All we get in Gaskell's little novella is a sustained and amusing suspicion expressed about marriage by the old spinsters and bachelors of Cranford, punctuated by two of the happiest unions imaginable achieved by some unlikely figures. Behold the evidence:
  1. Miss Matty and Mr Holbrook's sadly aborted courtship (the humble yeoman is deemed unsuitable for the supposedly higher-born Miss Matty by her father and elder sister).
  2. Mrs. Jamieson is more distraught at the death of her dog Carlo than she was when her husband passed: "indeed, Miss Pole said, that as the Honourable Mr. Jamieson drank a good deal, and occasioned her much uneasiness, it was possible that Carlo's death might be the greater affliction" (144).
  3. Mr. Hayter, the rector, fears matrimony. At a public event, he is seen "guarded by troops of his own sex from any approach of the many Cranford spinsters." Mary explains, "He was an old bachelor, but as afraid of matrimonial reports getting abroad about him as any girl of eighteen" (136).
  4. Miss Pole congratulates Miss Matty "that so far they had escaped marriage" (156).

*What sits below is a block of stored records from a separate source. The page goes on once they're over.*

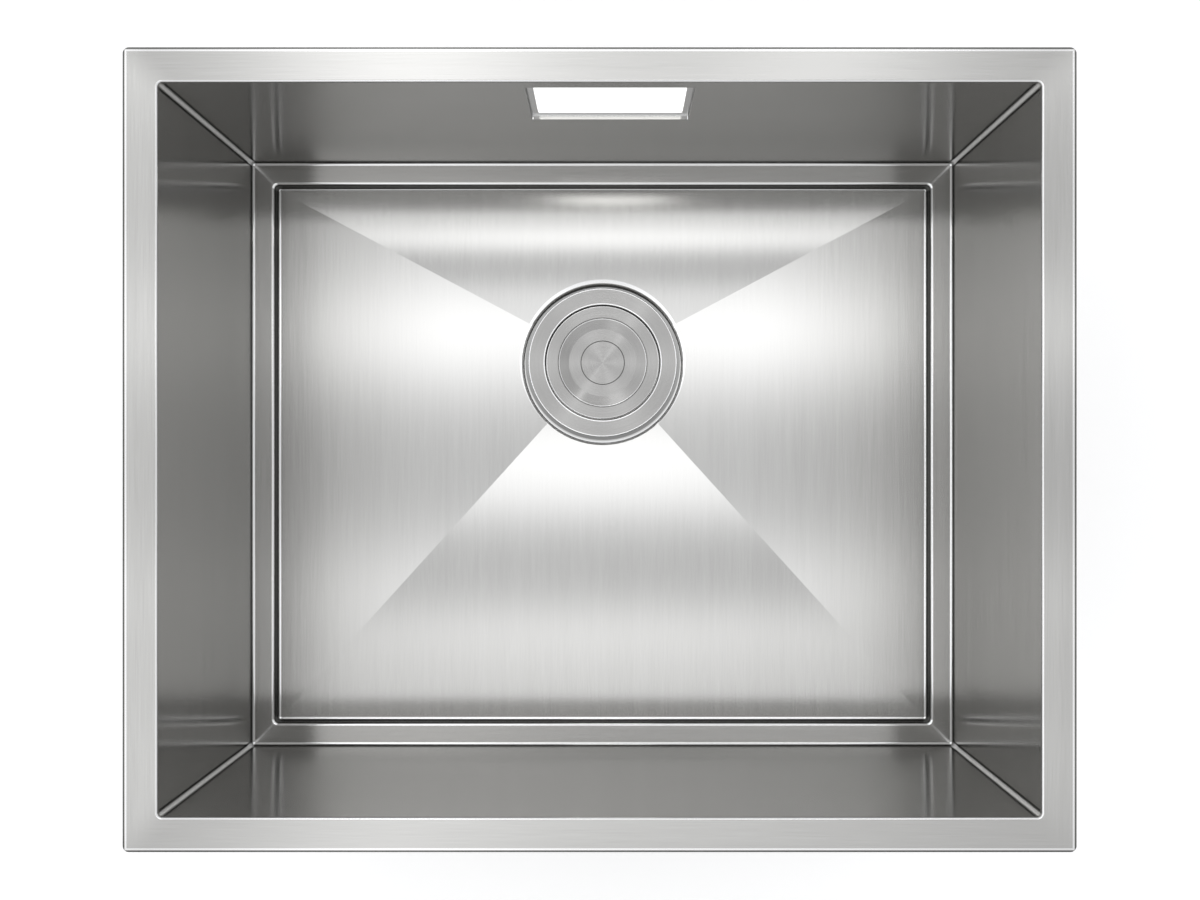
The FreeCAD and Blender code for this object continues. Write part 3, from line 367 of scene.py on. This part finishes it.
def make_brushed_sheet():
    finish = Finish("brushed_sheet_steel")
    x, y, z = finish.position()
    normal = finish.add("ShaderNodeNewGeometry", out="Normal")
    nx, ny, nz = finish.add("ShaderNodeSeparateXYZ", inputs={0: normal}, out=(0, 1, 2))
    diagonal = abs(x) - abs(y)
    on_floor = z.below(FLOOR_TOP, 0.0005) * abs(nz).above(0.8, 0.1)
    on_rim = z.above(RIM_DEPTH, 0.0002)
    mitred = diagonal.below(MITRE, 0.0002) * (1 - on_rim)
    runs_left_right = (mitred + diagonal.below(MITRE, RIM_CORNER_FADE) * on_rim) * (1 - on_floor)
    upright = abs(nz).below(0.7, 0.1)

    fine_x, broad_x = steel_streaks(finish, x, y, z)
    fine_y, broad_y = steel_streaks(finish, y, x, z)
    mixed = {"data_type": "FLOAT"}
    fine = finish.add("ShaderNodeMix", mixed, {0: runs_left_right, 2: fine_y, 3: fine_x})
    broad = finish.add("ShaderNodeMix", mixed, {0: runs_left_right, 2: broad_y, 3: broad_x})

    streak = fine * 0.6 + broad * 0.4
    colour = finish.tint(streak, (0.53, 0.525, 0.51), (0.69, 0.685, 0.67))
    colour = with_painted_light(finish, colour, x, y, z, nx, ny, nz)
    roughness = 0.16 + 0.06 * streak
    shape = draped(finish, z, normal, ny, on_floor)
    normal = finish.bump(fine, 0.000006, normal=shape)
    common = {"Base_Color": colour, "Metallic": 1.0, "Roughness": roughness, "Normal": normal}

    def brushed(axis, turn):
        circles = finish.add("ShaderNodeTangent", {"direction_type": "RADIAL", "axis": axis})
        return finish.surface(**common, Anisotropic=0.95, Anisotropic_Rotation=turn, Tangent=circles,
                              Specular_Tint=GLANCING)

    level = finish.mix(runs_left_right, brushed("Y", 0.0), brushed("X", 0.0))
    return finish.done(finish.mix(upright, level, brushed("Z", 0.25)))


brushed_sheet = make_brushed_sheet()
dress(brushed_sheet, "bowl")

# %% [markdown]
# ## Spun steel
#
# The drain flange, the lid and the button are turned on a lathe, so their scratches are circles
# about the drain's axis.  A strong lamp then shows as a bright spoke on both sides of the centre,
# like the highlight on the back of a pan.  The circles are drawn by a noise that changes quickly
# with the distance from the axis and slowly round it.  The turned edges get painted highlights,
# fine bright rings in the colour, and the gap round the button a ring of painted shade.

# %% Circles about the drain
BUTTON_EDGE = 0.0161
TURNED_EDGES = (0.0324, 0.0415, 0.0434, 0.0545)
RING_WIDTH = 0.0007


def round_drain(finish):
    """Distance from the drain's axis, and the direction round it as two numbers without a seam."""
    x, y, z = finish.position()
    radius = drain_distance(x, y)
    away = radius.at_least(0.0002)
    return x / away, (y - DRAIN_BACK) / away, radius, z


def make_spun_steel():
    finish = Finish("spun_steel")
    side, back, radius, z = round_drain(finish)
    rings = finish.noise(finish.vector(side * 1.5, back * 1.5, radius * 2200 + z * 2200), detail=3.0)
    bands = finish.noise(finish.vector(side * 0.8, back * 0.8, radius * 260), detail=2.0)
    streak = rings * 0.65 + bands * 0.35
    colour = finish.tint(streak, (0.36, 0.357, 0.35), (0.50, 0.496, 0.487))
    # Painted shade: a dark ring in the gap round the button.
    colour = finish.blend(radius.line(BUTTON_EDGE, 0.0006), colour, PAINTED_SHADE_COLOUR)
    # Painted highlights: a bright ring on each turned edge.
    for edge in TURNED_EDGES:
        colour = finish.blend(radius.line(edge, RING_WIDTH), colour, PAINTED_HIGHLIGHT_COLOUR)
    circles = finish.add("ShaderNodeTangent", {"direction_type": "RADIAL", "axis": "Z"})
    shader = finish.surface(Base_Color=colour, Metallic=1.0, Roughness=0.22 + 0.05 * streak,
                            Anisotropic=1.0, Anisotropic_Rotation=0.25, Tangent=circles,
                            Normal=finish.bump(rings, 0.000004))
    return finish.done(shader)


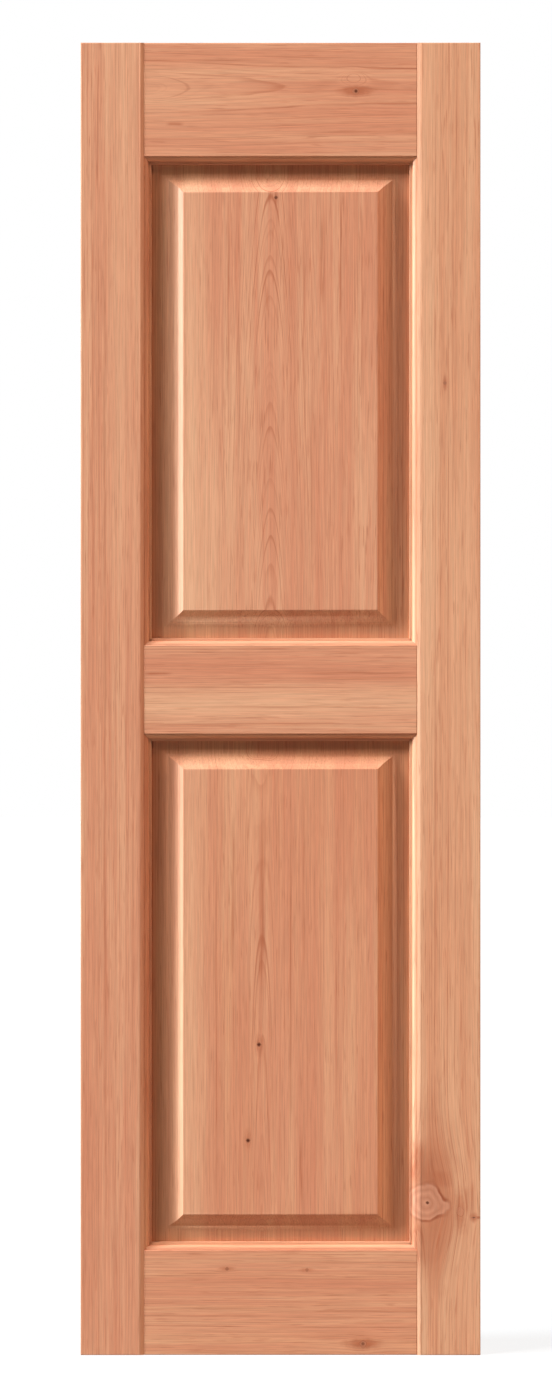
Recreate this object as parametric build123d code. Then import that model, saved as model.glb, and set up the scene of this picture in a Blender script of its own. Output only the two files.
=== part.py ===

  5. The genteel (i.e. penniless) widow Lady Glenmire marries beneath her station--marries Mr. Hoggins the surgeon. Miss Pole waxes acidic about the mésalliance: "She has married for an establishment, that's it. I suppose she takes the surgery with it" (167). We are not privy to the details of the courtship. The ladies of Cranford do not choose "to sanction the marriage by congratulating either of the parties" until they know if the union is to be approved by touchy Mrs. Jamieson (169).
  6. Finally, the best example of marriage in the book, one engineered among/by the servants in order to "save" Miss Matty from destitution. When Miss Matty loses most of her annual income--and thus her ability to pay rent--in a failed joint-stock situation, her faithful servant Martha officially introduces her beau, Jem: "'please, ma'am, he wants to marry me off-hand. And please, ma'am, we want to take a lodger--just one quiet lodger to make our two ends meet'" (188). Jem makes the near-fatal mistake of audibly hestitating:
  7. 'It's that you've taken me all on a sudden, and I didn't think for to get married so soon--and such quick work does flabbergast a man. It's not that I'm against it, ma'am ... only Martha has such quick ways with her, when once she takes a thing into her head; and marriage, ma'am--marriage nails a man, as one may say. I daresay I shan't mind it after it's once over.' (188)
    Miss Matty proceeds to remind the two lower-class lovebirds that "marriage is a very solemn thing" while Jem reiterates that "a man likes to have breathing-time" and that he's "a bit fluttered by being pushed straight a-head into matrimony" (189). It would be understatement to say that the arrangement of her own marriage by a female servant in order to save her boss from homelessness is a rather topsy-turvy event for a Victorian story. But Gaskell's overall tone of irony and levity throughout Cranford indicate that this is not any serious intervention into the sacred institution. We are left with the image of Mary and Miss Matty talking late into the night about "the chances and dangers of matrimony" (190). I wish we could hear exactly what they said, but Gaskell--whose other novels mostly do incorporate happy courtship plots--seems to lack imagination when it comes to this subject.

Note: my edition of Cranford dates from 1905 (I think), published in New York by Grosset & Dunlap, and contains illustrations after H. Thomson.